Un grand nombre de nouveaux portraits

Le choix d’encore une fois regrouper les aspects graphiques, et cette fois-ci les portraits avec les nouvelles fonctionnalités, peut sembler étrange, mais Paradox semblent assumer ce choix pour éviter de remplir la boutique Steam avec d’innombrables DLC. De toute manière, le très grand nombre de nouveaux portraits est certainement un atout pour Holy Fury, car même si les ajouts cosmétiques ne sont pas aussi importants que les nouvelles mécaniques, l’effort de la part des artistes responsables de  donner à chaque culture une série de portraits uniques reste impressionnant, et permet de mieux apprécier chaque détail d’un visage.

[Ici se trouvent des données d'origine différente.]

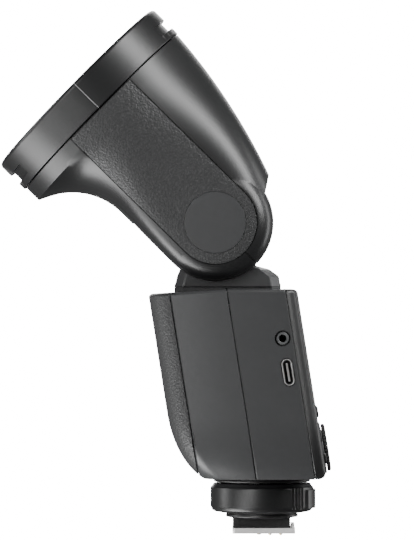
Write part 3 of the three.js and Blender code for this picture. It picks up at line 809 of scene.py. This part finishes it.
def make_hinge_disc(side, sign):
    face = HEAD_HALF_WIDTH - PANEL_SINK
    rim = [(0, face - 1.1), (CAP_RADIUS, face - 1.1), (CAP_RADIUS, face - 0.25)]
    rim += [(CAP_RADIUS - 0.08, face - 0.08), (CAP_RADIUS - 0.25, face), (0, face + 0.06)]
    cap = turned([(r, h * sign) for r, h in rim], 72, axis="Y")
    fit(cap, f"hinge_disc_{side}", "head", [f"hinge_cap_{side}"], FINISH["case_plastic"], HEAD)


def make_head():
    roof_end = block(ROOF_END, 30, -EAR_GAP, EAR_GAP, 0.5, 40)
    bore = disc(AXLE_BORE, -27, 27, steps=32)
    shell = carve(head_body(), head_hollow(), weld(slot_in_head(), roof_end), bore)
    recess = carve(head_body(-1.5, SHELL_FRONT - 0.05), head_body(PANEL_DEPTH, SHELL_FRONT + 1, 64))
    for low, high in SIDE_BANDS.values():
        carve(shell, common(copy_of(recess), stadium(PANEL_HALF_WIDTH + RECESS_GAP, low, high)))
    bpy.data.objects.remove(recess)
    for name, z0, z1 in (("top", HEAD_SEAM, BEYOND), ("bottom", -BEYOND, -HEAD_SEAM)):
        half = common(copy_of(shell), block(-80, 40, -BEYOND, BEYOND, z0, z1))
        round_edges(half, 0.35, 2, 40)
        fit(half, f"head_cover_{name}", "head", [f"head_shell_{name}"], FINISH["head_plastic"], HEAD, 30)
    bpy.data.objects.remove(shell)

    skin = head_body(PANEL_SINK, SHELL_FRONT - 0.2)
    carve(skin, head_body(PANEL_DEPTH - 0.15, SHELL_FRONT + 1, 64))
    for side, sign in (("left", -1), ("right", 1)):
        low, high = SIDE_BANDS[side]
        panel = common(copy_of(skin), stadium(PANEL_HALF_WIDTH - PANEL_GAP, low, high))
        carve(panel, disc(CAP_RADIUS + CAP_GAP, low, high))
        round_edges(panel, 0.3, 2, 45)
        fit(panel, f"side_grip_{side}", "head", [f"side_panel_{side}"], FINISH["leather_skin"], HEAD, 30)
        make_hinge_disc(side, sign)
    bpy.data.objects.remove(skin)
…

En outre, les nombreux nouveaux vêtements décorent de façon encore plus poussée les portraits déjà existants.

Test de Holy Fury 5

Le nouveau portrait du roi Philippe Ier, un exemple d’un portrait enfant du pack de portraits français.

 

Les Plus

– Des mondes bouleversés et aléatoires qui donnent un nouveau souffle au jeu

– Des loges du guerrier qui diversifient encore plus les parties avec les dirigeants païens

– Des lignées légendaires qui accentuent l’aspect dynastique

– Des réformes païennes qui permettent au joueur de personnaliser, ou des conversions de masse pour choisir une autre voie

– Des couronnements, nouveaux événements pour les croisades et la sainteté qui approfondissent la religion catholique

Les Moins

– Du contenu pour la religion hellénique, sans intérêt historique pour la période, et pas spécialement intéressante par rapport aux autres ajouts

– Certaines problèmes d’équilibrage, comme les réformes païennes ou la possibilité d’influencer

Appréciation globale

Malgré le risque de se retrouver avec un véritable fourre-tout, à force de vouloir tout ajouter et de plaire à tout le monde, Paradox ont réussi à garder une certaine cohérence dans Holy Fury, et à la fois revisiter les bases et étendre le jeu vers des nouveaux domaines. Même si l’expansion n’est pas indispensable, elle demeure très réussite et permettra aux joueurs les plus fidèles d’investir encore des centaines d’heures dans de nouvelles parties. Le prix de 20 € peut paraître cher par rapport à d’autres extensions, mais vu l’ampleur des changements il est tout à fait raisonnable.